This’ll make your skin crawl: Dallas-Fort Worth is the bed-buggiest metro area in Texas, according to a new ranking.
A new list from pest control company Orkin ranks DFW first in Texas and 15th in the U.S. among 50 metro areas for bed bugs. At No. 17 nationwide, Houston is the only other Texas metro on the list; Austin and San Antonio were spared the humiliation.
Orkin bases its list on data from the metro areas where it performed the most bed bug treatments from December 1, 2015, to November 30, 2016. The ranking includes both residential and commercial treatments.
Creeping to the No. 1 spot on the list is Baltimore, followed by Washington, D.C.; Chicago; New York; Columbus, Ohio; and Los Angeles.

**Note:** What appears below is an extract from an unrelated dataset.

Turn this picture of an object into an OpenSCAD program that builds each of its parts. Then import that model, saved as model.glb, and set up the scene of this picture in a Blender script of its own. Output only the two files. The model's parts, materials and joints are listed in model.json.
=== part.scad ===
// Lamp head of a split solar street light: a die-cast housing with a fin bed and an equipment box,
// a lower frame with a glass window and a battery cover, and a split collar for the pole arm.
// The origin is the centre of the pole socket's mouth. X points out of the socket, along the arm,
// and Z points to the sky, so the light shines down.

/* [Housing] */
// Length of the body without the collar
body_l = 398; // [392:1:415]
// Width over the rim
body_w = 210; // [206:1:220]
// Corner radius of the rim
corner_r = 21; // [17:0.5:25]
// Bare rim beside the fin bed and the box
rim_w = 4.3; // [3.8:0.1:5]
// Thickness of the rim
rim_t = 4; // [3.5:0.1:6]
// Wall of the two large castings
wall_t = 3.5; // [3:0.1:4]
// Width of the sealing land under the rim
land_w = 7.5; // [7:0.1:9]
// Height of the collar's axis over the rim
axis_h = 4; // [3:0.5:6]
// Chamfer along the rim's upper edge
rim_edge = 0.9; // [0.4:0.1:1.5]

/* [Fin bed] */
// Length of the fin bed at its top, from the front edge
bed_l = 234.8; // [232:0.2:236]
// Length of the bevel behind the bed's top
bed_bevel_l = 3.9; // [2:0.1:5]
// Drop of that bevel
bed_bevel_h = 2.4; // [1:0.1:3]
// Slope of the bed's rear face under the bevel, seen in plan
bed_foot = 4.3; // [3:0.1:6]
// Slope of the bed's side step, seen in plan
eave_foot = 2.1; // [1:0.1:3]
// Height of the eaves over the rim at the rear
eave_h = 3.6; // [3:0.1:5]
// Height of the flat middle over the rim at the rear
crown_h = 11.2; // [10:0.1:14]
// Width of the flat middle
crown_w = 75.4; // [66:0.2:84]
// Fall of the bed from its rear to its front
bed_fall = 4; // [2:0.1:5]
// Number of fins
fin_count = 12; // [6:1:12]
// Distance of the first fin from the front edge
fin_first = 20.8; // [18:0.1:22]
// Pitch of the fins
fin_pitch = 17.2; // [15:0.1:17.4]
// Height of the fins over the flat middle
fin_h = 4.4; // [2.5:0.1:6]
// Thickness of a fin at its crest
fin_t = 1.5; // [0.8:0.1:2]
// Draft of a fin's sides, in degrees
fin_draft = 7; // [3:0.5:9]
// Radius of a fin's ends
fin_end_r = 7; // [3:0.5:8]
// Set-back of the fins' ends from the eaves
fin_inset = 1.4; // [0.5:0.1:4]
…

“We have more people affected by bed bugs in the United States now than ever before,” Ron Harrison, entomologist and director of technical services at Orkin, says in a release. “They were virtually unheard of in the U.S. 10 years ago.”
According to a 2015 survey by the National Pest Management Association, nearly all pest professionals nationwide had treated bed bugs in the previous year.

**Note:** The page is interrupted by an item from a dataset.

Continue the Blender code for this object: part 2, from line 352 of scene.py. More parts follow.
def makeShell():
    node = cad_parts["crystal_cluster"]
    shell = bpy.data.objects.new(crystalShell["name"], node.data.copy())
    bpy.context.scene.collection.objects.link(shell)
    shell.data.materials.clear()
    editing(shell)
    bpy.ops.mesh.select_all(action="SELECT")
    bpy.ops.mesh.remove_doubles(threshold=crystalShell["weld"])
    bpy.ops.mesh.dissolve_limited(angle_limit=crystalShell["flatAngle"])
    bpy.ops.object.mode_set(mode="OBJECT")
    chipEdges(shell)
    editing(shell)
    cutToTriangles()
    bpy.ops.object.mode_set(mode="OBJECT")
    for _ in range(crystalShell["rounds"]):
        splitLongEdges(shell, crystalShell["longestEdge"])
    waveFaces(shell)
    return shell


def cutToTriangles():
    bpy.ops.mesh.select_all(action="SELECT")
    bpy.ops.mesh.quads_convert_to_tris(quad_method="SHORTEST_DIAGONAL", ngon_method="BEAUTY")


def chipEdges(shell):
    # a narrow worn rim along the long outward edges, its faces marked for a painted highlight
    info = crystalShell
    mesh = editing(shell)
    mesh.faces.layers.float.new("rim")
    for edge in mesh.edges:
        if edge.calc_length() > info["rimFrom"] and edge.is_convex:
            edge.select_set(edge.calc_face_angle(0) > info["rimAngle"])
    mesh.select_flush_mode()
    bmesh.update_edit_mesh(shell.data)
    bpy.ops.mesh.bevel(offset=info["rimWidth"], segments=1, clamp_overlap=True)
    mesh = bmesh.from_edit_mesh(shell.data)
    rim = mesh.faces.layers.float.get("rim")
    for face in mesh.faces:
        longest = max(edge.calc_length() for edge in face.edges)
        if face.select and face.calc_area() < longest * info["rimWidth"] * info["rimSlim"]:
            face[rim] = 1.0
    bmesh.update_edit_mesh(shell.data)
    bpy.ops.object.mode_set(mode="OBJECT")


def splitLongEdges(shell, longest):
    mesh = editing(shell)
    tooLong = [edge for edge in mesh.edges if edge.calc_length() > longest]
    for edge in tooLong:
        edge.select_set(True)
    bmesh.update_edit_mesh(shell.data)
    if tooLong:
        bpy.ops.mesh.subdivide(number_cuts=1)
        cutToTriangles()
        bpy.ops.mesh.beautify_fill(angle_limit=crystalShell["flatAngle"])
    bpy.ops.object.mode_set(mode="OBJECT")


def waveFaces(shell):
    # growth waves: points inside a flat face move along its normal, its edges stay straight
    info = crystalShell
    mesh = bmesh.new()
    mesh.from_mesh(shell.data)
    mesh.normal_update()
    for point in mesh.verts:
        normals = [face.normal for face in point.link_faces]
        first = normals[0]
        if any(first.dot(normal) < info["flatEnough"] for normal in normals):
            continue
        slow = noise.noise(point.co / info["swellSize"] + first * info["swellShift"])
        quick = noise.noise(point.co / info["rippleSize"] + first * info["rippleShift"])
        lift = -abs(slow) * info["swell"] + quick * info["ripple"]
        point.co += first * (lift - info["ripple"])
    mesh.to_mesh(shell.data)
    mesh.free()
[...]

Bed bugs are “great hitchhikers,” Orkin says, because they easily travel from place to place via luggage, purses, and other belongings. Bed bugs can be found in an array of spots, including homes, apartments, hotels, movie theaters, and offices.
“Anyone can get bed bugs in their home. They are not a sign of uncleanliness. Bed bugs only need blood to survive,” Harrison says. “We have treated for bed bugs in everything from million-dollar homes to public housing.”
Bed bugs can be difficult to detect and treat because of their small size and their ability to survive up to a year without feeding, Orkin says. Fully grown, a bed bug is the size of an apple seed. As such, they can hide around mattress seams, behind headboards, and in cracks and crevices.
“People may have bed bugs and not know it, because many people have no physical reaction to bed bug bites,” Harrison says. “That’s why it’s important for people everywhere to inspect for bed bugs regularly.”